• _Short task_
Print the data that follows exactly.

• _Collected data_
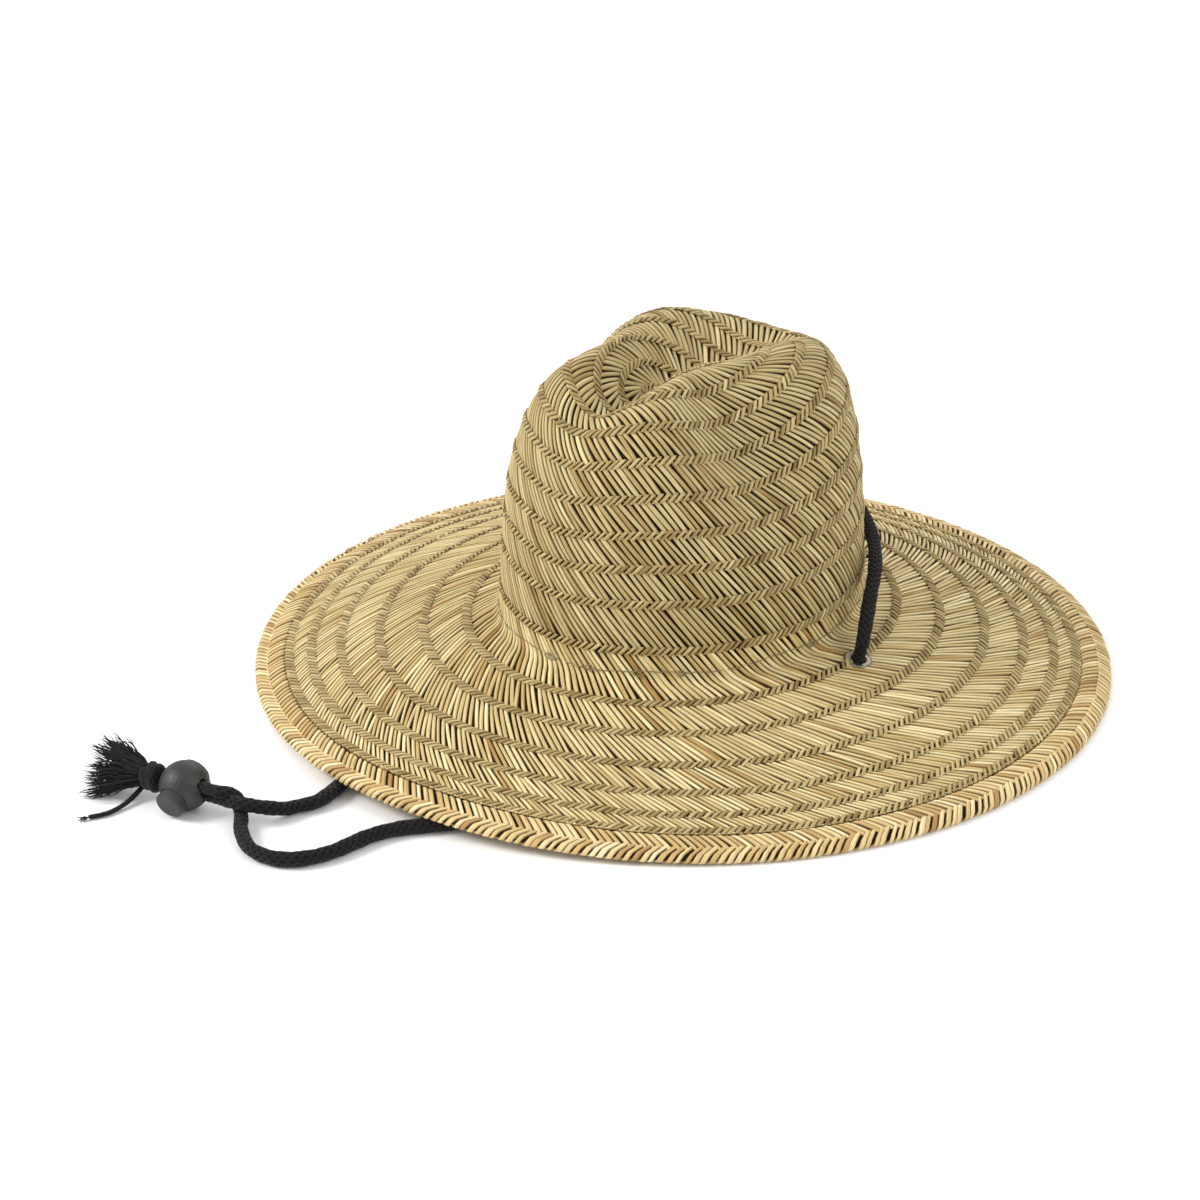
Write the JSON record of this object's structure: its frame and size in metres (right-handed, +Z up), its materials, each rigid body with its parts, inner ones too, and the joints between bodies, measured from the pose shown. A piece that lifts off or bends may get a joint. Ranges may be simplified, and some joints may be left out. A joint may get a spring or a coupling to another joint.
{
  "type": "wide-brim woven straw sun hat",
  "caption": "Wide-brim woven straw sun hat with a creased, pinched crown, plaited rim, eyelets and a black chin cord closed by a sprung ball cord lock.",
  "frame": {"origin": "on the table under the middle of the hat, at the bottom centre of the hat without its cord", "axes": "+Z up through the crown; the hat stands on its rim; +Y points away from the usual viewer; the wearer's front faces the direction 130 degrees clockwise from +X"},
  "size_m": [0.5122, 0.434, 0.1736],
  "materials": {
    "crown_straw": "dry olive-beige rush straw, woven, faint wax sheen",
    "brim_straw": "dry yellow-tan rush straw, woven",
    "edge_straw": "golden rush straw, wide plait",
    "band_knit": "black knitted elastic",
    "clear_nylon": "clear nylon thread",
    "nickel": "nickel plated thin sheet, soft polish",
    "washer_steel": "plain plated washer",
    "black_cord": "black knitted cotton cord, matte",
    "black_yarn": "black cotton yarn, matte",
    "ball_plastic": "moulded dark grey, satin",
    "button_plastic": "moulded dark grey, satin",
    "spring_steel": "spring wire"
  },
  "bodies": {
    "hat": {"crown_tip_weave": "crown_straw", "crown_side_weave": "crown_straw", "brim_inner_weave": "brim_straw", "brim_outer_weave": "brim_straw", "brim_edge_braid": "edge_straw", "sweatband": "band_knit", "sweatband_thread": "clear_nylon", "right_eyelet": "nickel", "left_eyelet": "nickel", "right_eyelet_washer": "washer_steel", "left_eyelet_washer": "washer_steel", "chin_cord": "black_cord", "cord_knot": "black_cord", "upper_frayed_end": "black_yarn", "lower_frayed_end": "black_yarn", "loose_yarn": "black_yarn"},
    "lock": {"lock_ball": "ball_plastic", "lock_spring": "spring_steel"},
    "button": {"lock_button": "button_plastic"}
  },
  "joints": [
    {"name": "lock_slide", "type": "slide", "parent": "hat", "child": "lock", "axis": [0.8818, -0.4716, 0], "range_m": [0, 0.006]},
    {"name": "button_press", "type": "slide", "parent": "lock", "child": "button", "axis": [0.4467, 0.8353, 0.3205], "range_m": [0, 0.0025], "stiffness_N_per_m": 1500, "springref_m": -0.002, "deforming": ["lock_spring"]}
  ]
}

• _Expected answer_
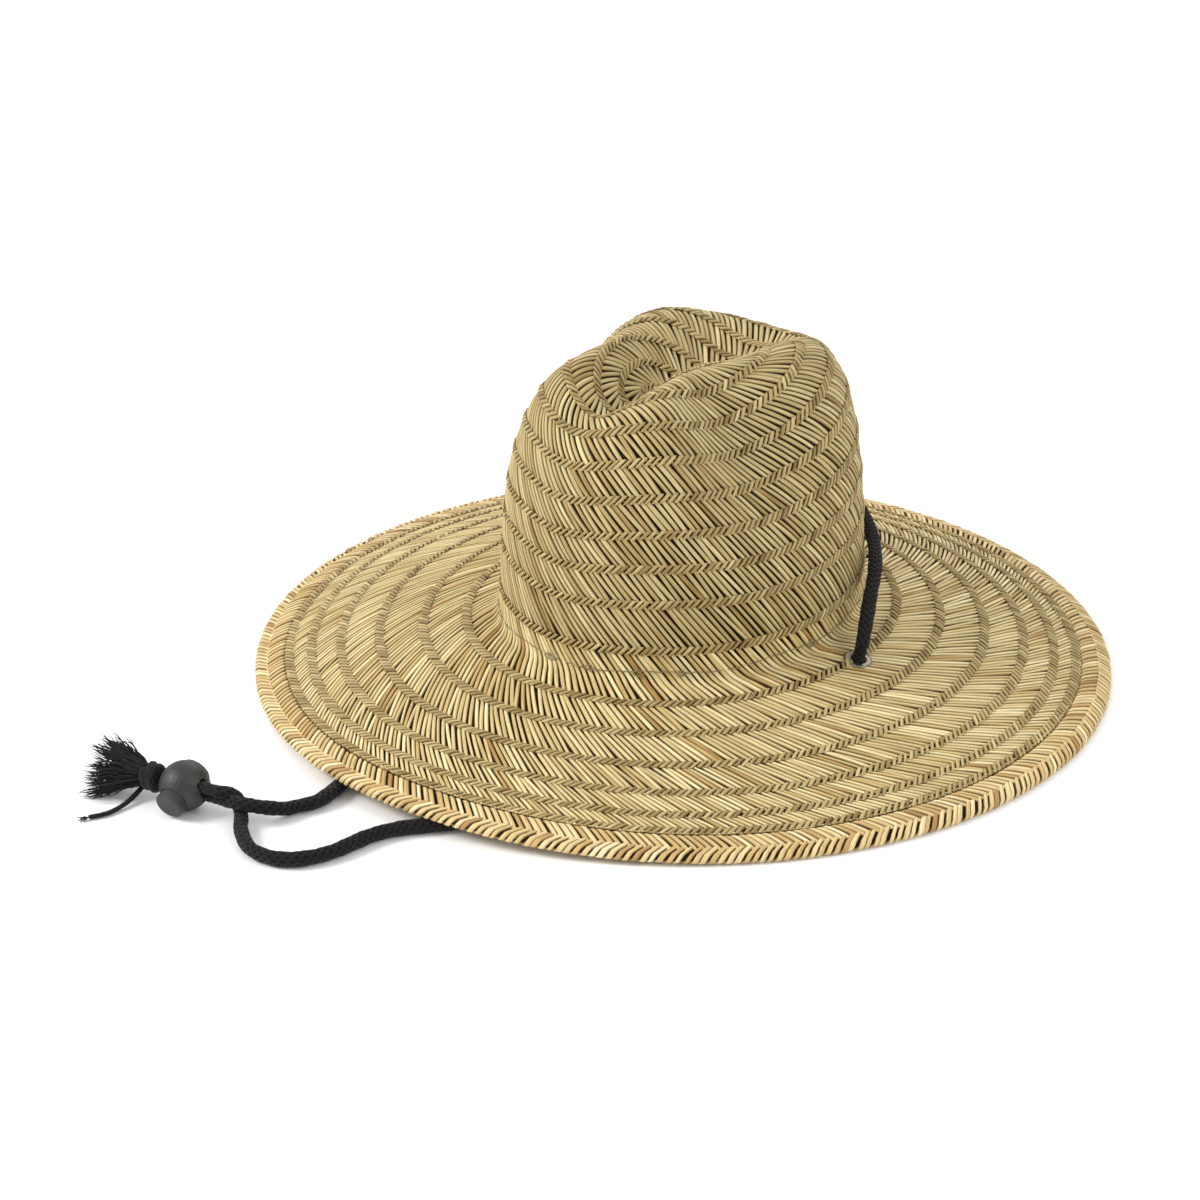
Write the JSON record of this object's structure: its frame and size in metres (right-handed, +Z up), its materials, each rigid body with its parts, inner ones too, and the joints between bodies, measured from the pose shown. A piece that lifts off or bends may get a joint. Ranges may be simplified, and some joints may be left out. A joint may get a spring or a coupling to another joint.
{
  "type": "wide-brim woven straw sun hat",
  "caption": "Wide-brim woven straw sun hat with a creased, pinched crown, plaited rim, eyelets and a black chin cord closed by a sprung ball cord lock.",
  "frame": {"origin": "on the table under the middle of the hat, at the bottom centre of the hat without its cord", "axes": "+Z up through the crown; the hat stands on its rim; +Y points away from the usual viewer; the wearer's front faces the direction 130 degrees clockwise from +X"},
  "size_m": [0.5122, 0.434, 0.1736],
  "materials": {
    "crown_straw": "dry olive-beige rush straw, woven, faint wax sheen",
    "brim_straw": "dry yellow-tan rush straw, woven",
    "edge_straw": "golden rush straw, wide plait",
    "band_knit": "black knitted elastic",
    "clear_nylon": "clear nylon thread",
    "nickel": "nickel plated thin sheet, soft polish",
    "washer_steel": "plain plated washer",
    "black_cord": "black knitted cotton cord, matte",
    "black_yarn": "black cotton yarn, matte",
    "ball_plastic": "moulded dark grey, satin",
    "button_plastic": "moulded dark grey, satin",
    "spring_steel": "spring wire"
  },
  "bodies": {
    "hat": {"crown_tip_weave": "crown_straw", "crown_side_weave": "crown_straw", "brim_inner_weave": "brim_straw", "brim_outer_weave": "brim_straw", "brim_edge_braid": "edge_straw", "sweatband": "band_knit", "sweatband_thread": "clear_nylon", "right_eyelet": "nickel", "left_eyelet": "nickel", "right_eyelet_washer": "washer_steel", "left_eyelet_washer": "washer_steel", "chin_cord": "black_cord", "cord_knot": "black_cord", "upper_frayed_end": "black_yarn", "lower_frayed_end": "black_yarn", "loose_yarn": "black_yarn"},
    "lock": {"lock_ball": "ball_plastic", "lock_spring": "spring_steel"},
    "button": {"lock_button": "button_plastic"}
  },
  "joints": [
    {"name": "lock_slide", "type": "slide", "parent": "hat", "child": "lock", "axis": [0.8818, -0.4716, 0], "range_m": [0, 0.006]},
    {"name": "button_press", "type": "slide", "parent": "lock", "child": "button", "axis": [0.4467, 0.8353, 0.3205], "range_m": [0, 0.0025], "stiffness_N_per_m": 1500, "springref_m": -0.002, "deforming": ["lock_spring"]}
  ]
}